Matthias Steiner: Das Leben erfolgreich stemmen. mvg Verlag; 19,90 Euro.
Streng genommen kann man sich wundern, dass dieses Buch einen Verlag gefunden hat. Denn Matthias Steiner schreibt statt einer Huldigung zu seinem bisher größten Triumph eine völlig bescheiden anmutende Darstellung seiner Laufbahn.
Und die nahm 2008 eine spektakuläre Wende, als er – fast wörtlich in letzter Sekunde – Olympiasieger im Gewichtheben wurde. Das allein war schon schlagzeilenträchtig, aber hinzu kam, dass der frisch gebackene Sportstar sich mit einem Foto in der Hand ablichten ließ, das seine Frau zeigte. Susann Steiner war 2007 mit 22 Jahren bei einem unverschuldeten Verkehrsunfall ums Leben gekommen – ihrem Andenken widmete sich Matthias Steiner mit seinem Olympiasieg ausdrücklich.
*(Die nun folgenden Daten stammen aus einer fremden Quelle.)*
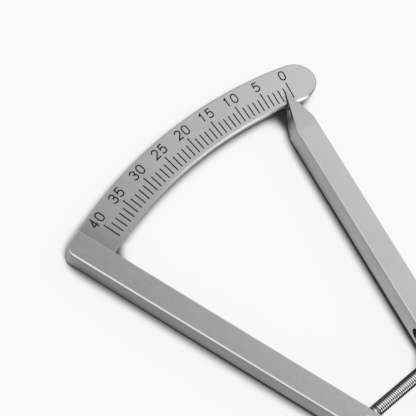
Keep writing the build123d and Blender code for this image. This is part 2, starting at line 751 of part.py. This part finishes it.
PIECES = {
    "fixed_arm": lambda: at_rest(fixed_arm(), LEFT),
    "moving_arm": lambda: at_rest(moving_arm(), RIGHT),
    "scale_plate": lambda: at_rest(scale_plate(), LEFT),
    "scale_dowels": lambda: at_rest(Compound(children=dowels()), LEFT),
    "pivot_screw": pivot_screw,
    "pivot_washer": pivot_washer,
    "threaded_rod": threaded_rod,
    "rod_pin": rod_pin,
    "saddle_washer": saddle_washer,
    "thumb_nut": thumb_nut,
    "leaf_spring": leaf_spring,
    "spring_screw": spring_screw,
}

os.makedirs("parts", exist_ok=True)
for name, make in PIECES.items():
    export_step(make(), f"parts/{name}.step")

turn = lever_angle(SCALE_RANGE) - lever_angle(READING_AT_REST)
travel = eye_to_saddle(HANDLE_ANGLE_AT_FULL_READING) - saddle_centre
print("arm turn from rest to full reading (degrees):", round(turn, 4))
print("arm turn from rest to reading 0 (degrees):", round(-lever_angle(READING_AT_REST), 4))
print("saddle travel to full reading (mm):", round(travel, 4))
print("saddle travel per radian (mm):", round(travel / radians(turn), 4))
print("rest spread:", round(rest_spread, 4), "rod slope:", round(rod_slope(LEFT, rest_spread), 4))
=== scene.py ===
import math

import bmesh
import bpy
from mathutils import Matrix, Vector


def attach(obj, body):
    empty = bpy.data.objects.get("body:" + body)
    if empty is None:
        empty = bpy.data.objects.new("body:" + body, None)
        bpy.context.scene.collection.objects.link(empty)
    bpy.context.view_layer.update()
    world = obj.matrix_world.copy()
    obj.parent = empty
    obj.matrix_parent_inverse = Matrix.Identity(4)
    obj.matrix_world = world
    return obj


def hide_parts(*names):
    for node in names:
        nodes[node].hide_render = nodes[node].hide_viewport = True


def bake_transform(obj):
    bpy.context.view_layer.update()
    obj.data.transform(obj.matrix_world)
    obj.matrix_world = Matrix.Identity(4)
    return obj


# Surgical caliper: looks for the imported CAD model. Sizes are in millimetres, as in the CAD
# source, and MM turns them into Blender's metres.
MM = 0.001

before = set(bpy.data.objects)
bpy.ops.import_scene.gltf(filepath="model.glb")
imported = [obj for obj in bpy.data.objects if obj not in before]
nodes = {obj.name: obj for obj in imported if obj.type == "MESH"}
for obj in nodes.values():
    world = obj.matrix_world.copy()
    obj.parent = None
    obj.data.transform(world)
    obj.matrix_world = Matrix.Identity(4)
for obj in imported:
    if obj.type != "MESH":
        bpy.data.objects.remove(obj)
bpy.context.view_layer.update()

# Sizes shared with the CAD source
REST_SPREAD = math.radians(30.3365)
ARM_HEIGHT = 5.2
MID_HEIGHT = ARM_HEIGHT / 2
SCALE_TOP = 3.6
ENGRAVING_DEPTH = 0.14

# Rod: where its eye is at rest, which way it points, and its shape
ROD_EYE = (-10.6434, 31.6166)
ROD_TURN = math.radians(-5.0423)
ROD_LENGTH = 32.353
ROD_EYE_RADIUS = 1.5
ROD_EYE_HEIGHT = 2.5
ROD_EYE_HOLE = 0.64
ROD_EYE_SOFTENING = 0.15
ROD_NECK_RADIUS = 1.05
ROD_NECK_START = 1.04
ROD_NECK_END = 2.4
ROD_COLLAR_END = 2.85
ROD_CORE_RADIUS = 0.3
ROD_SOFTENING = 0.06
THREAD_RADIUS = 1.3
THREAD_PITCH = 0.45
THREAD_DEPTH = 0.2
ROD_END_RADIUS = 1.6
ROD_END_LENGTH = 0.8

# The rod's peened end: for each ring, how far it lies from the tip and how far inside the rim
PEENED_RINGS = ((0.34, 0.0), (0.2, 0.08), (0.09, 0.22), (0.0, 0.42))

# One turn of the thread: the share of the pitch at which each corner lies, and its height, from
# the groove's floor at 0 to the crest at 1
THREAD_CORNERS = ((0.0, 1.0), (0.62, 1.0), (0.75, 0.0), (0.87, 0.0))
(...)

Und wäre nicht sein Trainer Frank Mantek auf ihn zugegangen, um ihn energisch aus dem Loch der Trauer zu holen, hätte es den triumphalen Moment im August 2008 vielleicht nicht gegeben. Das ist eine Erkenntnis, die sich beim Lesen zwangsläufig ergibt. Konsequent beschreibt Matthias Steiner seinen Weg, von der ersten Begeisterung über fürchterliche Querelen mit dem österreichischen Leichtathletikverband, seinen Wechsel nach Deutschland, den Unfalltod seiner Frau und die turbulente Zeit nach dem hart erarbeiteten Triumph in Peking, der einen eher zurückhaltenden Menschen ins Licht der Öffentlichkeit brachte, nicht nur in die Schlagzeilen, sondern z. B. zu Wetten dass.
Vielleicht wäre die Karriere aber auch zu Ende gewesen, bevor sie richtig begonnen hat – hätte der junge Matthias auf jenen Arzt gehört, der ihm nach präziser Diabetes-Diagnose kurzerhand bescheinigte, nun sei es wohl auf immer vorbei mit dem Leistungssport. Stattdessen widmete er sich mit der im Sporttraining erlangten Disziplin dem Diabetesmanagement – und lieferte den eindrucksvollen Beweis dafür, dass Mediziner sich irren können. Was nicht schlimm wäre, würden sie ihren Irrtum nicht vollmundig als Urteil über das Leben eines Patienten herausposaunen.
Genau genommen bearbeitet Matthias Steiner unter dem so optimistisch klingenden Titel gleich drei Tabuthemen: Er beschreibt die eigene Trauerarbeit als junger Witwer, er analysiert seine Situation als Diabetiker und Leistungssportler – und er beschreibt, wie er nach dem Tod seiner Frau irgendwann doch wieder offen für eine neue Partnerin war. Dass dies hier und da für negative Schlagzeilen sorgte, kann durchaus als Indiz für groß angelegte Heuchelei durchgehen.
Zu allen Beschreibungen gibt es – optisch klar abgesetzt – Hintergrundinformationen, also zum Gewichtheben als Leistungssport ebenso wie zum Thema Diabetes. So ist hier die Autobiographie eines Stars entstanden, der seine Populärität einzusetzen weiß, indem er sich schwierigen Themen widmet. Und das ist – im sehr positiven Sinne – absolut außergewöhnlich.